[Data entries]
_ _ _

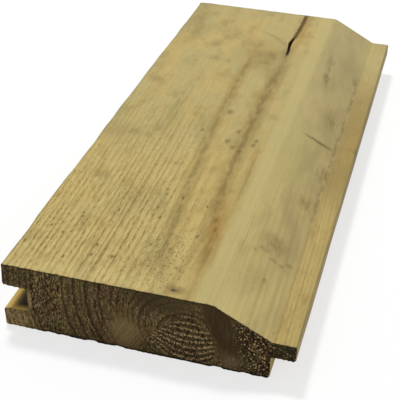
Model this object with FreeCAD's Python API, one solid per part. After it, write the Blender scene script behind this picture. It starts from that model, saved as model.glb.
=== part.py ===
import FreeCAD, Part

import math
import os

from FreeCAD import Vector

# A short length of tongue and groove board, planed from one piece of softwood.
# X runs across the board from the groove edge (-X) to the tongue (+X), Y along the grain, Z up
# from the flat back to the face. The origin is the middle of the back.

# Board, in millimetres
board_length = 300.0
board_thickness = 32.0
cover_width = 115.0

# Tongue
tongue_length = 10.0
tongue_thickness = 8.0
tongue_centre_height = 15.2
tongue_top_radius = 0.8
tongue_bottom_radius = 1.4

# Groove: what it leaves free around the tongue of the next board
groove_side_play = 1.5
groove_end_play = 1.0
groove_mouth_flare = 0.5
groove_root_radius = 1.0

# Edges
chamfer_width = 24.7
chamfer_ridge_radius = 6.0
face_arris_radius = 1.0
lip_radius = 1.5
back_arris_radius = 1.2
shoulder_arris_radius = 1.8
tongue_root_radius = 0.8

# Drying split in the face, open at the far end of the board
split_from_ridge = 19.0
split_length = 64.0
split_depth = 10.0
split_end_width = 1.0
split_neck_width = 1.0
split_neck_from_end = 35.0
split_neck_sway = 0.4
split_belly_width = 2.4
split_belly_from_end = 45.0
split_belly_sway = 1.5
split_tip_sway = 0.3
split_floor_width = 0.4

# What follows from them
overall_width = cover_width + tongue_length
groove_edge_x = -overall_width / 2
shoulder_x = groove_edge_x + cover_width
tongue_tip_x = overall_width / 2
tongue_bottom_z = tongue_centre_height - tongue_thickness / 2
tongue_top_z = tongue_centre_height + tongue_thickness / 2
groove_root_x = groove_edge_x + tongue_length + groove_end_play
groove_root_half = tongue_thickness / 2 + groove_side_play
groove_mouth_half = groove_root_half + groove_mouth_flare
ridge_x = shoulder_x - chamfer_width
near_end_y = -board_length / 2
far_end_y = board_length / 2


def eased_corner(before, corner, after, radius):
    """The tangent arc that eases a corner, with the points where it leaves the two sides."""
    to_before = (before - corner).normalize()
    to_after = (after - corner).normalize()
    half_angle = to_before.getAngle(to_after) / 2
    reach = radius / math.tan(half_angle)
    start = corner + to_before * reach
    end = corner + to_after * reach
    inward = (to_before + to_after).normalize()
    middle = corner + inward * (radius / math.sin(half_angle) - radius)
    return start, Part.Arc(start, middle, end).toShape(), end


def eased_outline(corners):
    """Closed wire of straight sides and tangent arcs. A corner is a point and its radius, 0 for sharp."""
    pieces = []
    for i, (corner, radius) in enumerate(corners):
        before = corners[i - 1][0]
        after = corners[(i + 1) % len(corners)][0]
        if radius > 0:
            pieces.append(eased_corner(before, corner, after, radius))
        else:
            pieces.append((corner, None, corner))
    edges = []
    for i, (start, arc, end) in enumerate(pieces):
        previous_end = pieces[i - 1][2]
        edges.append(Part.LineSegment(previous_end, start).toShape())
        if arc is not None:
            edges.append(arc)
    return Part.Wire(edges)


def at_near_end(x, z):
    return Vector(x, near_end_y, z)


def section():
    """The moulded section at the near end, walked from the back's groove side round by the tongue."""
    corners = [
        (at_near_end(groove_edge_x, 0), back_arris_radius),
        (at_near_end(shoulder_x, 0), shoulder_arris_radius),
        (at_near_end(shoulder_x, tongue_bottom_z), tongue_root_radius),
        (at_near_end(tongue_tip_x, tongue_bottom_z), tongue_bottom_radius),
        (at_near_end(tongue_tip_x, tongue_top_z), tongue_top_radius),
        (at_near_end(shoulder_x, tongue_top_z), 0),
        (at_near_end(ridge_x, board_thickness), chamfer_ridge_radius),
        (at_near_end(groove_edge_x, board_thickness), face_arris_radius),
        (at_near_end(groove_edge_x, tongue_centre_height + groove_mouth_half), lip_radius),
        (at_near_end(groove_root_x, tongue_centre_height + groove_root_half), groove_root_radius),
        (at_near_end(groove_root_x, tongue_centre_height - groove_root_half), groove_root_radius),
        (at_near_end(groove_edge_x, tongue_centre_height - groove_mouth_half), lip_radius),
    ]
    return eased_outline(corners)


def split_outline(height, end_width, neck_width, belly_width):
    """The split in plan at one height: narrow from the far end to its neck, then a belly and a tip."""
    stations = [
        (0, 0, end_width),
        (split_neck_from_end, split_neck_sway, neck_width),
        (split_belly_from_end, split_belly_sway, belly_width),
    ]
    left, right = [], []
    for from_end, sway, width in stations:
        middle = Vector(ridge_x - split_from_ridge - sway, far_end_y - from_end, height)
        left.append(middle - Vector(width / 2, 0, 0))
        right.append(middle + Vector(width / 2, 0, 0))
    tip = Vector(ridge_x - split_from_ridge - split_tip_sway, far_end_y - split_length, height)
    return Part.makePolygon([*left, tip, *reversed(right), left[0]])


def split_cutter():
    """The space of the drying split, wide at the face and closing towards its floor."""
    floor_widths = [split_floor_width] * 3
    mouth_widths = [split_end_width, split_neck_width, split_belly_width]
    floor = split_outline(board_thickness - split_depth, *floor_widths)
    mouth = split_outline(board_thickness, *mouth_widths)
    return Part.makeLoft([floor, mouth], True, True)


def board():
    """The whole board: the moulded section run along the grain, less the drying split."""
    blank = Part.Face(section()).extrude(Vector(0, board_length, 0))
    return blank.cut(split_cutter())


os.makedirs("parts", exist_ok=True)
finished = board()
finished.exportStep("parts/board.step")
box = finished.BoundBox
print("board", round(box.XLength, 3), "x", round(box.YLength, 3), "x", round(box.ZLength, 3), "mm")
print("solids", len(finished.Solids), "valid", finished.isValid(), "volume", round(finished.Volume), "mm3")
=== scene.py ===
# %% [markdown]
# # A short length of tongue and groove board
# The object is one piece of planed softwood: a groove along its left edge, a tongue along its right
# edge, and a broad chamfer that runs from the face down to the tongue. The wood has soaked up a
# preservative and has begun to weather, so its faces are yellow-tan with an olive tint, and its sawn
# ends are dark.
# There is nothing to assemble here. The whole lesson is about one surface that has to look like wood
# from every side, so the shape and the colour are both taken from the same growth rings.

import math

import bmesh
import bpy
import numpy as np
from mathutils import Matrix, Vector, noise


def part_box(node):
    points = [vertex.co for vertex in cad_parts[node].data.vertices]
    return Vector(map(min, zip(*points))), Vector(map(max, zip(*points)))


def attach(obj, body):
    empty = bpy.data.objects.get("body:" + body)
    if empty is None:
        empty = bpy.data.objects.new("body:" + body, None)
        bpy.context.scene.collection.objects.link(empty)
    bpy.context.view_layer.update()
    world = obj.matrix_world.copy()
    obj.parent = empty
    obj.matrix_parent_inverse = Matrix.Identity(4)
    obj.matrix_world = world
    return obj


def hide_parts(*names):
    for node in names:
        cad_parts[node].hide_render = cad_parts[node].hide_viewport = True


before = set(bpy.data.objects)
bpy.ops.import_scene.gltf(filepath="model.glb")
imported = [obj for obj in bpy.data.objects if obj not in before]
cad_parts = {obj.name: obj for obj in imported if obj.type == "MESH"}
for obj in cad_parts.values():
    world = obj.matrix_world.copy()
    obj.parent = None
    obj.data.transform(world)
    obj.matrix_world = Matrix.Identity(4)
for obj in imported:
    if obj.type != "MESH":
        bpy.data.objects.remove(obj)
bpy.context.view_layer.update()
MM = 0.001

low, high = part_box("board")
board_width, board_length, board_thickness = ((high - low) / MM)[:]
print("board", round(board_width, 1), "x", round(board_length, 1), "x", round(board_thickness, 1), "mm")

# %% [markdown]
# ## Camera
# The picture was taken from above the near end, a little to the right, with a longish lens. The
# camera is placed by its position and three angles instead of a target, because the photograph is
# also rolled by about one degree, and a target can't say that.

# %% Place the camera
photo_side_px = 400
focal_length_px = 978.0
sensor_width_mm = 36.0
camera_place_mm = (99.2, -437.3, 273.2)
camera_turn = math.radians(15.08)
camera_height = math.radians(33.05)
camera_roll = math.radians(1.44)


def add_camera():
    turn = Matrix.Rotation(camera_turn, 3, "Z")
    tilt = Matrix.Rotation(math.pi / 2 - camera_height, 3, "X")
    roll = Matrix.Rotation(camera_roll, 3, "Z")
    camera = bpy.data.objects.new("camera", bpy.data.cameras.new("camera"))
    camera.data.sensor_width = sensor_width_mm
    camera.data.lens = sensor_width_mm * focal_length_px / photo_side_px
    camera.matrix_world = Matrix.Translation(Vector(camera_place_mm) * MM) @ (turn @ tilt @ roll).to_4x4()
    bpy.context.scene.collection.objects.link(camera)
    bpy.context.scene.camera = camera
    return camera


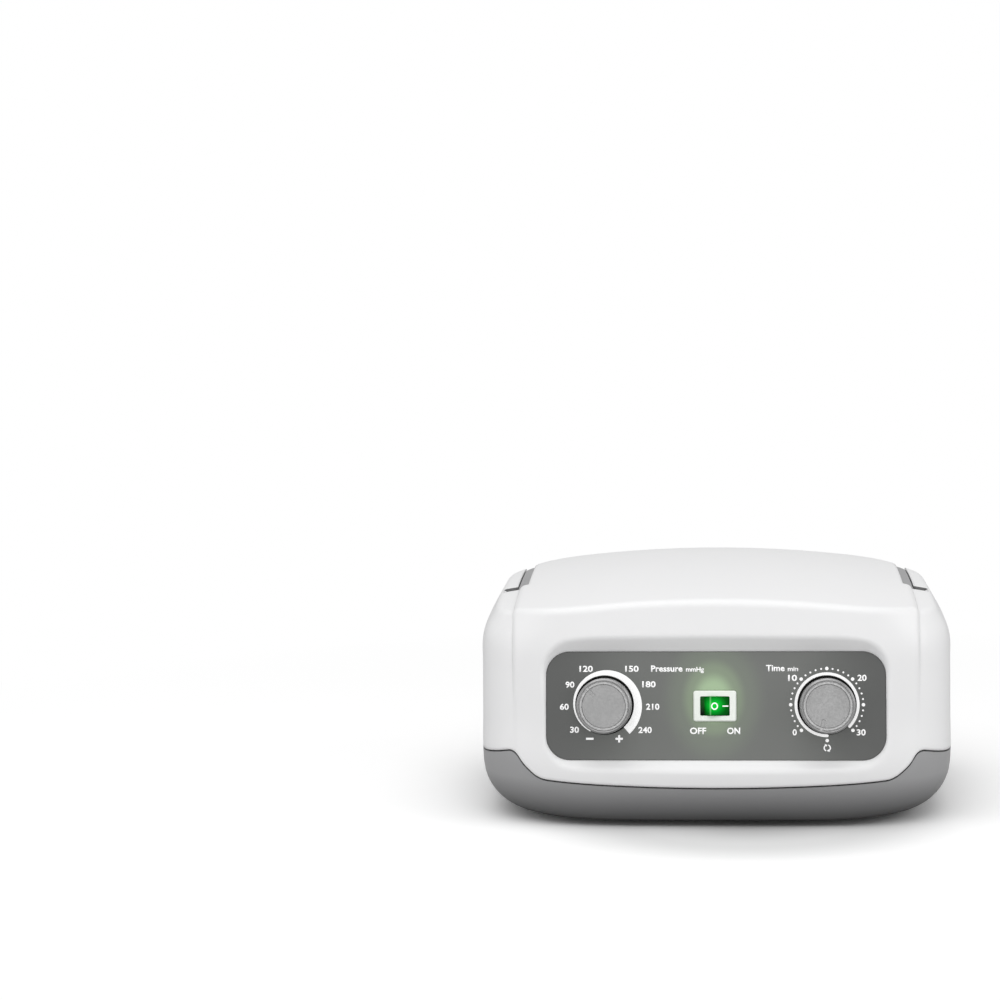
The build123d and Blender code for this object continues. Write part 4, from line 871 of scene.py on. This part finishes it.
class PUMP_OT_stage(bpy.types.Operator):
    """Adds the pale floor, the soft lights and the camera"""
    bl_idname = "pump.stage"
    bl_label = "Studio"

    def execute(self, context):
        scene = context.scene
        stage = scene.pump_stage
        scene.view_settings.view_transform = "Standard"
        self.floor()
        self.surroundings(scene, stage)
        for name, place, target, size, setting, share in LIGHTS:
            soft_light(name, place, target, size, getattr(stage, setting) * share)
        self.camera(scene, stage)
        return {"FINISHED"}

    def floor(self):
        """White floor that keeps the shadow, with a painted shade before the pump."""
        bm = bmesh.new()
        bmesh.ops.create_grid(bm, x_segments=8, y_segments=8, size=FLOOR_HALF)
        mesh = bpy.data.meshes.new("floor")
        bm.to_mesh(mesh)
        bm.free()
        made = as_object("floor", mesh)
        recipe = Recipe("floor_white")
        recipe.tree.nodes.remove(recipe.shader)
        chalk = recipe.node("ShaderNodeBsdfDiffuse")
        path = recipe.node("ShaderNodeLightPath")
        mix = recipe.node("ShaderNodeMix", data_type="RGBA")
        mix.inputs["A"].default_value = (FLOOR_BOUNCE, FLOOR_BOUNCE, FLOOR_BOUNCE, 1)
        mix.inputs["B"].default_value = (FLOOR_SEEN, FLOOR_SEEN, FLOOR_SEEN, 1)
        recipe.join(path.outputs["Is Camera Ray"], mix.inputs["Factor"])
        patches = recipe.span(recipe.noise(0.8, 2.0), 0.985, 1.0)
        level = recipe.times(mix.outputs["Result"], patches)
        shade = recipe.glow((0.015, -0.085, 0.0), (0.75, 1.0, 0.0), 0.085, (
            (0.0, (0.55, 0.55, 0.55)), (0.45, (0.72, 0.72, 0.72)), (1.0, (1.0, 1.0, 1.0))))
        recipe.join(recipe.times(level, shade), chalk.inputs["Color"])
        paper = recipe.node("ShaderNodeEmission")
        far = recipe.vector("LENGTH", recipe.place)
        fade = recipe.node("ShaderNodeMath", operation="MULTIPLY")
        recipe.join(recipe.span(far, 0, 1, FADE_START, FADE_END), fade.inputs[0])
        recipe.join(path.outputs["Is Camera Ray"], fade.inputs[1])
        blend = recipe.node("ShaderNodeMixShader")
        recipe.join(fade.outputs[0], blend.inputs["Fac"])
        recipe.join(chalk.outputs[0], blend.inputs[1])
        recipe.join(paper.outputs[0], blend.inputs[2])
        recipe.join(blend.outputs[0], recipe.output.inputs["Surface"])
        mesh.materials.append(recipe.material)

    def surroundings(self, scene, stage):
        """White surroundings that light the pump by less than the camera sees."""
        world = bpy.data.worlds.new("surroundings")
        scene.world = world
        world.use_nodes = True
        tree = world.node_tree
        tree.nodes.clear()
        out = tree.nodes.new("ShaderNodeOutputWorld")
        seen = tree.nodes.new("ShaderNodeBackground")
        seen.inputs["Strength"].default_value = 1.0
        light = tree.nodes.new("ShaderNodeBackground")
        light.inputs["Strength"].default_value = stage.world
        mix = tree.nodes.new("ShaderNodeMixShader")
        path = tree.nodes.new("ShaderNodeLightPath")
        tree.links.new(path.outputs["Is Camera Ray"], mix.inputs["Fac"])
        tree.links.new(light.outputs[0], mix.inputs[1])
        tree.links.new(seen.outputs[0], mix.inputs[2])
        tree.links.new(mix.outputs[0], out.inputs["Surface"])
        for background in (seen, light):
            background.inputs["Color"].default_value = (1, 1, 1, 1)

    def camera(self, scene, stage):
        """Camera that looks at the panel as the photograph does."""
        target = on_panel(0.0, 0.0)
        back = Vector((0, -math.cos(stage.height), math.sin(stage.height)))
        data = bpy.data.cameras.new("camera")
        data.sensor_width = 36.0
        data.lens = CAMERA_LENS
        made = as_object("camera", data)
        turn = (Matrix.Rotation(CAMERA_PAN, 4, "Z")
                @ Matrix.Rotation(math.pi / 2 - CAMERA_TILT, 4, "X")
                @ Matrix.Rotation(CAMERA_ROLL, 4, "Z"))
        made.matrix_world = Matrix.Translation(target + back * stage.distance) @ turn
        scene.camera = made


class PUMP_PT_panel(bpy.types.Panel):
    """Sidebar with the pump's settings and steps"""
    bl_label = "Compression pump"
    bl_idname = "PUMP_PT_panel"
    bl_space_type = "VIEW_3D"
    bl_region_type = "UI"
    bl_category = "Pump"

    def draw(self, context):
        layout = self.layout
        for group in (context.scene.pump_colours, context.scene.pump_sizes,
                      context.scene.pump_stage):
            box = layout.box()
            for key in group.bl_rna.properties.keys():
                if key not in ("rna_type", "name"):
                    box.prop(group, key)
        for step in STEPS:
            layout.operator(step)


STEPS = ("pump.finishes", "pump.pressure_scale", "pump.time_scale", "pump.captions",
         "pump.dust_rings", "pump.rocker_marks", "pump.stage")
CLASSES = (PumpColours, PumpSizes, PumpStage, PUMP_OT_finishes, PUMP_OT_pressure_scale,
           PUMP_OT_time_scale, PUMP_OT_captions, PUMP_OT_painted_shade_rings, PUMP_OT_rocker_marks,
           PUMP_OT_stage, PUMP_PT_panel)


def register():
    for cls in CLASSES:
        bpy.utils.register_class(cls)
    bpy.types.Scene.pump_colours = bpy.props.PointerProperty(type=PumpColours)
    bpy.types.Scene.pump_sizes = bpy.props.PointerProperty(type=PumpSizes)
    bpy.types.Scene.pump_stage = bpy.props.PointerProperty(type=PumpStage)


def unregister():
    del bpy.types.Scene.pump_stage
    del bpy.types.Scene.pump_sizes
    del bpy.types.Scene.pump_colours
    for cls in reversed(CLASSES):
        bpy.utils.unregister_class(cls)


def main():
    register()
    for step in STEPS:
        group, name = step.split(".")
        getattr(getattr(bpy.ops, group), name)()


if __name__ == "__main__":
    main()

_ _ _

**GOAL:** Starting at the line that holds "finished = board()", copy each line exactly and stop after the line that holds "if empty is".

**ANSWER TO THIS PROBLEM:**
finished = board()
finished.exportStep("parts/board.step")
box = finished.BoundBox
print("board", round(box.XLength, 3), "x", round(box.YLength, 3), "x", round(box.ZLength, 3), "mm")
print("solids", len(finished.Solids), "valid", finished.isValid(), "volume", round(finished.Volume), "mm3")
=== scene.py ===
# %% [markdown]
# # A short length of tongue and groove board
# The object is one piece of planed softwood: a groove along its left edge, a tongue along its right
# edge, and a broad chamfer that runs from the face down to the tongue. The wood has soaked up a
# preservative and has begun to weather, so its faces are yellow-tan with an olive tint, and its sawn
# ends are dark.
# There is nothing to assemble here. The whole lesson is about one surface that has to look like wood
# from every side, so the shape and the colour are both taken from the same growth rings.

import math

import bmesh
import bpy
import numpy as np
from mathutils import Matrix, Vector, noise


def part_box(node):
    points = [vertex.co for vertex in cad_parts[node].data.vertices]
    return Vector(map(min, zip(*points))), Vector(map(max, zip(*points)))


def attach(obj, body):
    empty = bpy.data.objects.get("body:" + body)
    if empty is None:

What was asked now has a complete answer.